Rocket League is actually heavier on the CPU than the GPU - I have friends who could barely play it on an older CPU with dedicated graphics, and friends who play it just fine with a newer CPU and integrated graphics (it doesn't look as pretty, but the controls are responsive enough)
And a switch can do more than a wii can do, yet they still managed to port games from pc and the other consoles to the wii - less powerful hardware does not guarantee that it's impossible to port, which was the topic of this conversation (portability of the software, not the hardware, lol).
https://www.youtube.com/watch?v=zdttvM3dwPk
https://www.youtube.com/watch?v=t66QDZ7LL5Y
he talks about other platforms. wish KafemlejnekTV would index their videos.

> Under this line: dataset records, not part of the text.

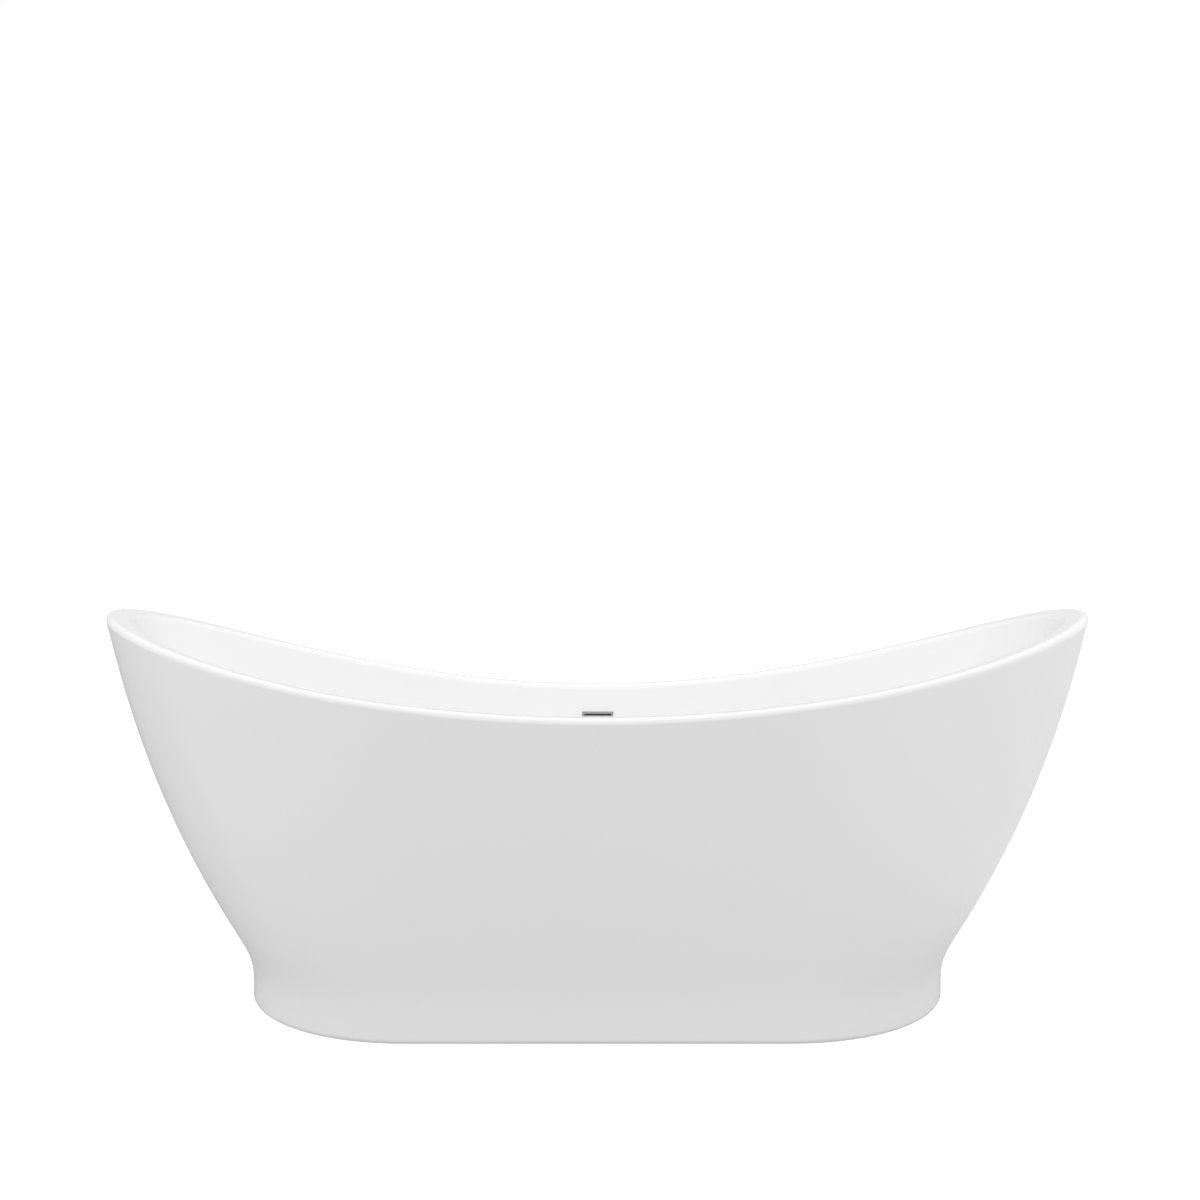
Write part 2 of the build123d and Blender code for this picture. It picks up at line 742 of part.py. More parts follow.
def make_outlet():
    """The pipe down to the floor's trap, held in the spout by a seal and a nut."""
    top = tee_bottom + tee_wall + outlet_insert
    bore = outlet_insert_radius - outlet_pipe_wall
    free_top = outlet_pipe_bottom + outlet_pipe_free
    pipe = round_ring(outlet_insert_radius, bore, free_top, top)
    write("outlet_pipe", pipe + round_ring(outlet_pipe_radius, bore, outlet_pipe_bottom, free_top))
    seal_top = tee_bottom - spout_length
    seal_bottom = seal_top - outlet_seal_height
    write("outlet_seal", round_ring(spout_radius, outlet_insert_radius, seal_bottom, seal_top))
    nut = hexagon(outlet_nut_flats, outlet_nut_bottom, seal_top + outlet_nut_overlap)
    nut -= rod(spout_radius, seal_bottom, tee_bottom)
    nut -= rod(outlet_insert_radius + outlet_spout_gap, outlet_nut_bottom, seal_top)
    write("outlet_nut", nut)


# ---- Stopper -------------------------------------------------------------------------------


def make_stopper():
    bottom = hub_top - hub_height - cartridge_drop
    top = hub_top + cartridge_rise
    barrel_top = top - cartridge_cap_height
    chamber_floor = bottom + cartridge_floor
    barrel = rod(cartridge_radius, bottom, barrel_top)
    barrel -= rod(chamber_radius, chamber_floor, barrel_top)
    write("cartridge_barrel", barrel)
    write("cartridge_cap", round_ring(cartridge_radius, stem_radius + joint_gap, barrel_top, top))

    plunger_lift = plunger_shut + stopper_travel
    plunger_bottom = chamber_floor + plunger_lift
    seal_bottom = waste_top + stopper_travel
    seal_top = seal_bottom + stopper_seal_thickness
    stem = rod(plunger_radius, plunger_bottom, plunger_bottom + plunger_height)
    write("stopper_stem", stem + rod(stem_radius, plunger_bottom, seal_top))

    coil_radius = chamber_radius - joint_gap - 2 * spring_wire_radius
    span = plunger_lift - 2 * spring_wire_radius
    path = Helix(pitch=span / spring_turns, height=span, radius=coil_radius)
    start = Plane(origin=path @ 0, z_dir=path % 0)
    coil = sweep(start * Circle(spring_wire_radius), path=path, is_frenet=True)
    write("cartridge_spring", Pos(0, 0, chamber_floor + spring_wire_radius) * coil)

    write("stopper_seal", round_ring(stopper_seal_radius, stem_radius, seal_bottom, seal_top))
    sphere_radius = (stopper_cap_radius**2 + stopper_cap_dome**2) / (2 * stopper_cap_dome)
    crown = seal_top + stopper_cap_edge + stopper_cap_dome
    disc = rod(stopper_cap_radius, seal_top, crown)
    write("stopper_cap", disc & Pos(0, 0, crown - sphere_radius) * Sphere(sphere_radius))


# ---- Overflow ------------------------------------------------------------------------------


def make_overflow():
    frame = overflow_frame()
    wall = wall_behind_overflow()
    back = wall + overflow_gasket_thickness
    face = Box(overflow_face_width, overflow_face_height, overflow_face_thickness, align=UP)
    face = face.fillet(overflow_face_round, face.faces().sort_by(Axis.Z)[-1].edges())
    sleeve = sleeve_block(back + sleeve_reach) - sleeve_block(back + sleeve_reach, -sleeve_wall)
    slot_bottom = sleeve_cover + sleeve_wall - overflow_face_height / 2
    slot_width = sleeve_width - 2 * sleeve_wall
    slot = Box(slot_width, overflow_slot_height, overflow_face_thickness, align=UP)
    face -= Pos(0, slot_bottom + overflow_slot_height / 2, 0) * slot
    write("overflow_trim", frame * Pos(0, 0, overflow_bed) * (face + sleeve))

    gasket = Box(overflow_box_width, overflow_box_height, overflow_gasket_thickness, align=INTO)
    write("overflow_gasket", frame * Pos(0, 0, -wall) * gasket - overflow_hole())
    write("overflow_box", frame * overflow_box(back))

    hose_depth = -wall - hose_from_wall
    spigot_end = -overflow_box_height / 2 - spigot_length
    hose_top = frame.from_local_coords((0, spigot_end + hose_overlap, hose_depth))
    down_wall = frame.from_local_coords((0, -1, 0)) - frame.origin
    make_hose(hose_top, down_wall)


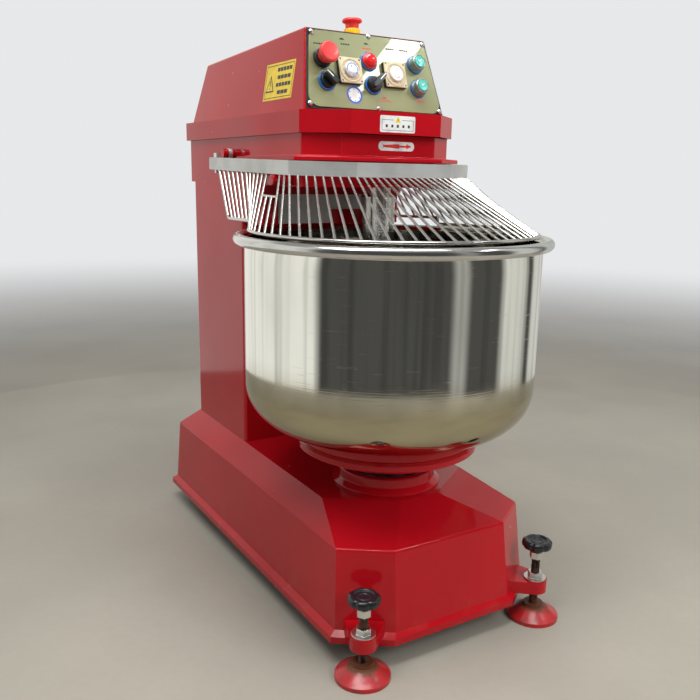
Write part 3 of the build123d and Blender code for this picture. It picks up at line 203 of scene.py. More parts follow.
def panel_material():
    """Glossy olive front plate: a clear coat over brushed sheet, with a few hand marks."""
    made, tree, surface, place = shader("panel_steel", Metallic=0.25, Coat_Weight=1.0,
                                        Coat_Roughness=0.02)
    lines = noise(tree, place, 320, 3, (0.08, 1, 1))
    hands = steps(tree, noise(tree, place, 9, 3), 0.4, 0.75)
    colour = mix(tree, hands, (0.245, 0.26, 0.125), (0.205, 0.22, 0.115))
    value = math_node(tree, "ADD", math_node(tree, "MULTIPLY", hands, 0.1), 0.3)
    connect(tree, surface, Base_Color=colour, Roughness=value,
            Normal=bump(tree, lines, 0.08, 0.0001))
    return made


def rusty_material(name, steel, rust, amount):
    """Zinc or plain steel with patches of rust; amount from 0, clean, to 1, rusted over."""
    made, tree, surface, place = shader(name)
    patch = noise(tree, place, 95, 6)
    mask = steps(tree, patch, 0.72 - 0.45 * amount, 0.80 - 0.45 * amount)
    speck = noise(tree, place, 420, 3)
    brown = mix(tree, speck, rust, tuple(c * 0.35 for c in rust))
    colour = mix(tree, mask, steel, brown)
    metal = math_node(tree, "SUBTRACT", 1.0, mask)
    value = math_node(tree, "ADD", math_node(tree, "MULTIPLY", mask, 0.5), 0.32)
    connect(tree, surface, Base_Color=colour, Metallic=metal, Roughness=value,
            Normal=bump(tree, patch, 0.35, 0.0006))
    return made


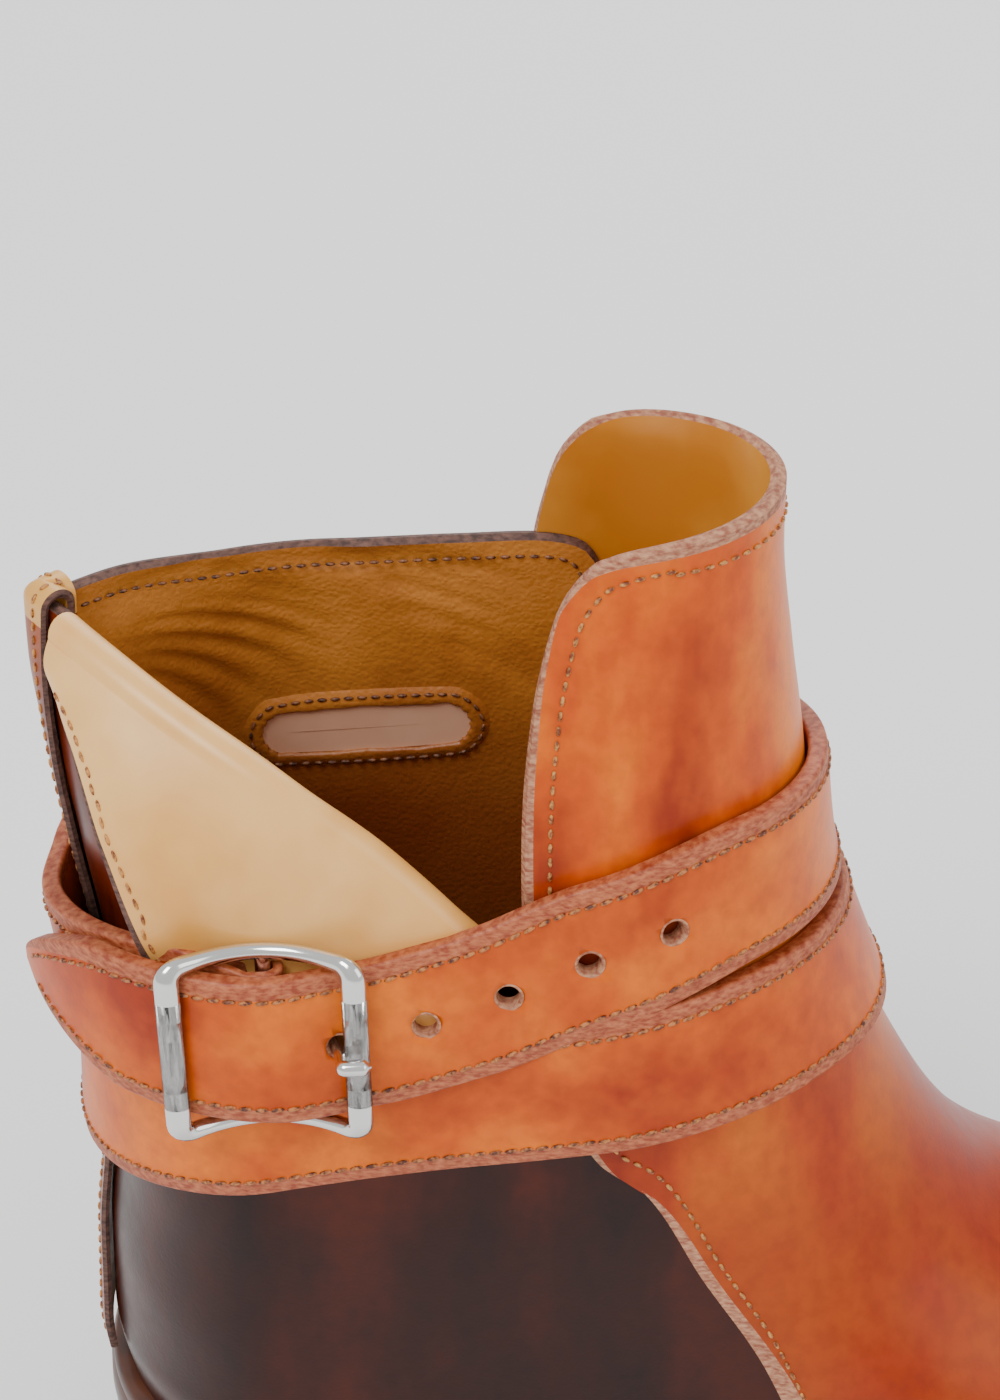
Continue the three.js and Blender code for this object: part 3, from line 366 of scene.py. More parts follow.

to respond to the comment from Styles about cpu and dedi gpu V cpu and intergrated gpu, there are many situations where an intergrated GPU is more powerful then some dedictated GPU, rocket league has some physics but its not huge, and its not a complex simulation like factorio or even somthing like city skylines, which people always bring to the table when talking about games with high CPU usage. Rocket league only needs
Graphics: NVIDIA GTX 660 or better, ATI 7950 or better.
Processor: 2.5+ GHz Quad core.
Memory: 4 GB RAM.
that could play on a phone almost, but saying that, the recommended specs for factorio are
OS: Windows 10, 8, 7 (64 Bit)
Processor: Quad core 3Ghz+
Memory: 8 GB RAM
Graphics (only states on steam that its 2gb of video memory, and thats about what the GTX 660 mentioned above has)
thats not a huge difference in cpu but much more ram, and a switch i dont think comes that close, from what i can quickly research it uses a tegra APU which runs at 2ghz and only 4gb of ram, it might be possible if you dont do any thing resembeling a megabase but where would the fun in the game be then?
the minecraft comparison some one made is an interesting one, but generally from my experience the less casual gamers would go for a much more complex modded minecraft nine times out of ten, and you might get some one playing it when away from their pc on their mobile device but standard minecraft doesnt have much too it as it is, the mobile version if cut down would have less, so ask your self this, if the situation happened here that they could cut out say one third of the game to get it on a switch, what would you be prepared to lose? bit resource use items like massive bot networks? or up untill 0.16 belts? or maybe those high resource usage nuclear reactors? could you play the game reasonably with out these ?
and if so would it be fun?
im not saying they should not, or will not, im just saying is it worth the loss of gameplay?
I had to stop reading right here - you might as well say the earth is flat and the center of the entire universe.
Integrated graphics shares ram with the rest of the system, whereas dedicated graphics cards have their own ram. The ram on a dedicated GPU is also considerably faster than the ram used by the rest of the system (high-end current gen systems may have DDR4 installed on the motherboard, but I'm not sure if they're even selling sticks of the DDR5 ram used by current gen graphics cards).
The one and only way integrated graphics could be seen as faster than dedicated, is if you compare a current gen integrated with a gpu from ten years ago xD
but it has been documented many times before where low end gaming machines have been shown to have worse graphics with dedicated cards, then the onboard APU
this is why alot of tech channels talk about a sweet spot where you should not buy lower then in terms of dedicated GPU because they are worse then an APU.